## PROBLEM REQUIREMENTS
Quote only the lines from the top of the listing below down to and including the line with "v in SWELL_SHARES])".

-- Begin --

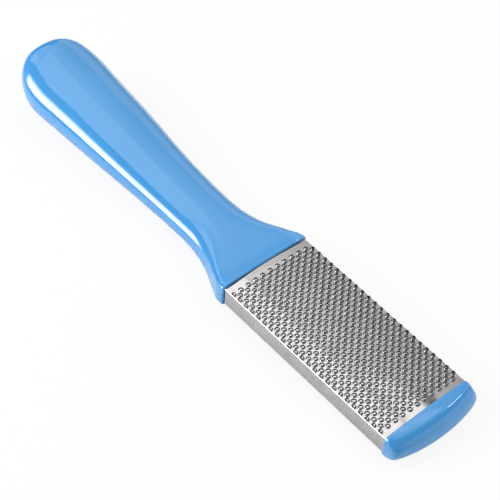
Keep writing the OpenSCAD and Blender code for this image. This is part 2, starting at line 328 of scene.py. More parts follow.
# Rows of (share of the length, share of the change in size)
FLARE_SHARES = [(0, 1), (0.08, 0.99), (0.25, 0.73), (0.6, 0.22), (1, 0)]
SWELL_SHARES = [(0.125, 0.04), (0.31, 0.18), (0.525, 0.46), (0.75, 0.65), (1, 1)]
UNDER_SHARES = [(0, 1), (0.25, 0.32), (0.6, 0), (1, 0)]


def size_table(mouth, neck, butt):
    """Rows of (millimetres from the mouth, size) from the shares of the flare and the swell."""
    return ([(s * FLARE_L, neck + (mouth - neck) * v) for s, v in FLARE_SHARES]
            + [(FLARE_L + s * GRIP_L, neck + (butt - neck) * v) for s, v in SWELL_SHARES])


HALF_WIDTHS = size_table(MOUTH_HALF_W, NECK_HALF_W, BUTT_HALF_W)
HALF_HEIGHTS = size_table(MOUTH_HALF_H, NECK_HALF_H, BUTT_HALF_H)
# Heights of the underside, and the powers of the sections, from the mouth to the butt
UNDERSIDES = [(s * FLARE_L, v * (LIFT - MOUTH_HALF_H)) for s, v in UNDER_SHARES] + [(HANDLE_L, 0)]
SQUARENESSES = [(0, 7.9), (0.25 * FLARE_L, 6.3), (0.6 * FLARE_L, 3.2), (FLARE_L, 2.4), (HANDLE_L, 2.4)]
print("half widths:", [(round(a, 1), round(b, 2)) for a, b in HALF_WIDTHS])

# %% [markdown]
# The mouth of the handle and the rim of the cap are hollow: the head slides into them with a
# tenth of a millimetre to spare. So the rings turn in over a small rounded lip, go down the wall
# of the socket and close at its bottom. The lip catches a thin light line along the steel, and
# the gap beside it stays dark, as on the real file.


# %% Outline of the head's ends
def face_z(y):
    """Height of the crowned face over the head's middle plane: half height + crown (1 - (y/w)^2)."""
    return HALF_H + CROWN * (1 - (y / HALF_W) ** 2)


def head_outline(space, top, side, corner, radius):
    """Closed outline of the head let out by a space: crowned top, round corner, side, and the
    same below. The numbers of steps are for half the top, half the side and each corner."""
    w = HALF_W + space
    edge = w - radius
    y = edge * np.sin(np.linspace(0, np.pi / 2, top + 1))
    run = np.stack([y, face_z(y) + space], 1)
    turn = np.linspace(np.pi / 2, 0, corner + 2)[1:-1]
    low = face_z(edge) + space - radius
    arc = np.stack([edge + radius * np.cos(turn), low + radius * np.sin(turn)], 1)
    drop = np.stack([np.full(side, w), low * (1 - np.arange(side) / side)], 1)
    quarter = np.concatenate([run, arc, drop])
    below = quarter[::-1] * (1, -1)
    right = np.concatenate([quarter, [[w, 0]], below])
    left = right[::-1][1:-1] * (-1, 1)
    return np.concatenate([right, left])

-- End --

## FINISHED EXERCISE
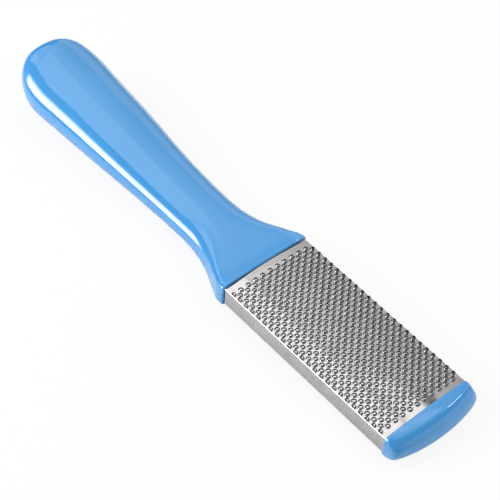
Keep writing the OpenSCAD and Blender code for this image. This is part 2, starting at line 328 of scene.py. More parts follow.
# Rows of (share of the length, share of the change in size)
FLARE_SHARES = [(0, 1), (0.08, 0.99), (0.25, 0.73), (0.6, 0.22), (1, 0)]
SWELL_SHARES = [(0.125, 0.04), (0.31, 0.18), (0.525, 0.46), (0.75, 0.65), (1, 1)]
UNDER_SHARES = [(0, 1), (0.25, 0.32), (0.6, 0), (1, 0)]


def size_table(mouth, neck, butt):
    """Rows of (millimetres from the mouth, size) from the shares of the flare and the swell."""
    return ([(s * FLARE_L, neck + (mouth - neck) * v) for s, v in FLARE_SHARES]
            + [(FLARE_L + s * GRIP_L, neck + (butt - neck) * v) for s, v in SWELL_SHARES])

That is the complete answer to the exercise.